Academics and artists are not exempt from ethical responsibility. Just like with Sun City in apartheid South Africa, we saw the importance of musicians refusing to perform in solidarity with blacks and whites who expected action, not just words, in support of equal rights. Today, Palestinians and people of conscience around the world, including Israelis who are members of Boycott from Within are leading the struggle against ethnic cleansing and colonization despite the Israeli government’s criminalization of BDS activism. Though I am filled with sadness by Harjo’s actions, I am also filled with gladness that our movement will ultimately prevail because the arc of history bends toward justice. As Kahlil Gibran reminds us, “The deeper that sorrow carves into your being, the more joy you can contain.”
Joy Harjo ‘Didn’t Know’

By Richard LightbownI didn’t know about Joy Harjo until she had crossed the picket line.

I didn’t know that a “human rights supporter” (her words) would dare to write “I didn’t know about the boycott [of Israel].”

I didn’t think anyone associated with the struggle for universal human rights would be able to ignore a military assault on an urban area where 1.6 million people are trapped and unable to flee to safety when advanced technology weapons are targeted at them.

I didn’t think there were people so hypocritical that they could continue with a concert for the nation which has just killed more than 30 children in Gaza in “self-defence” and then write “I have always stood in support of human rights, and the Palestinian cause has always been close to my heart.”

“I didn’t know.” History has heard that excuse before. From the Germans who didn’t know what the Nazis were doing. Or the English that didn’t know that four million Irish were dying of starvation even as food was still being exported from the Emerald Isle. But it sounds particularly lame in the 21st century world of instant communication when the last Israeli full scale assault on Gaza was only a couple of weeks ago.

I didn’t know or I didn’t want to know?

How much longer can you not know?

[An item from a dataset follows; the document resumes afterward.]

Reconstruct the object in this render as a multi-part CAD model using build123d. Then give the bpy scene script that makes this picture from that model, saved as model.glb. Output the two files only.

As you step on stage and hand your victory to the criminal oppressor and give succor to the people who said that Israel should flatten Gaza on top of its inhabitants, will you still not know?

Will you still lie to yourself like you did earlier today when you wrote “I admire and respect the scholars and artists who have backed the boycott. I stand with their principles [sic (or should it be sick?)].”

But you can’t have it all ways you know. You can’t have your soul and the thirty pieces of silver. You can’t be all things to all people and be “in support of justice and compassion.” No you can’t; because supporting justice and compassion means opposing oppression and injustice. And you have just shown that you won’t oppose it. You’ve took the pieces of silver. You’ve just sold your soul and flaunted your lack of integrity to the whole world.

I didn’t know a Native American poet, musician and writer could ever show solidarity with an apartheid state, a terrorist state, a neo-colonial state and then claim to be doing so in support of justice and compassion. So what does that make me?
Comment:  A couple of points:

1) It sounds like Tel Aviv University is an especially bad place to give a boycott-busting performance. If Harjo felt she had to honor her commitment, she could've insisted on a different location. Perhaps one where Palestinians as well as could freely attend.

2) If she's a Writer-in-Residence, she's probably living in Tel Aviv for a school term--three months, or something like that. A couple of performances is one thing, but a lengthy stay puts that much more of a burden on her.

She should've researched what a lengthy stay would mean in terms of the worldwide protest against Israel's actions in Gaza. And either a) canceled or cut short the trip, or b) set the terms of her stay. For instance, she'd hold Israel-Palestinian discussions three times a week during her stay.

If she's merely going to perform and write and talk about herself, her feelings, or vague hopes about peace and love, that's not much help. Moreover, as her critics have said, it helps to legitimize Israel's actions. The only way her presence doesn't legitimize Israel's actions is if she actively challenges them. By holding debates, questioning the Israel orthodoxy, and making sure Palestinian concerns are heard.

For more on the subject, see Harjo Performs Despite Palestinian Criticism and Harjo Faces Boycott of Israel.

1 comment:

Rob said...

For more on the subject, see:

Crazy Brave

American Indian poet Joy Harjo didn’t realize that her visit to Israel last week would be politicized.

She sees similarities between the Palestinian story and her own people’s story, including some settlers’ belief that God gave them this land, that it is their right to live there, and the native people are primitive and don’t know how to use it.

“The language of conquest is very similar,” she says.

The use of gun power, she says, also resembles the American story.

“You have guns at your face. What use are words? What do you say? You’re a people and you’re faced with guns or have guns at your back while the people are walking you out of your lands, which is what happened to my people, to my particular tribe.”

But Harjo, who doesn’t like to be backed into a corner, kept her obligation to Tel Aviv, and requested to add in the last couple days of her trip a visit with Palestinian students and artists living in east Jerusalem and the West Bank.

“I don’t believe in the political hard-lining [of] the arts. It goes against the nature of art for me,” she says. “I don’t want to be legislated. I don’t want that voice [the spirit of poetry and music] to be legislated by either side. I don’t think that’s in the spirit of the arts at all or cultures or of ideas.”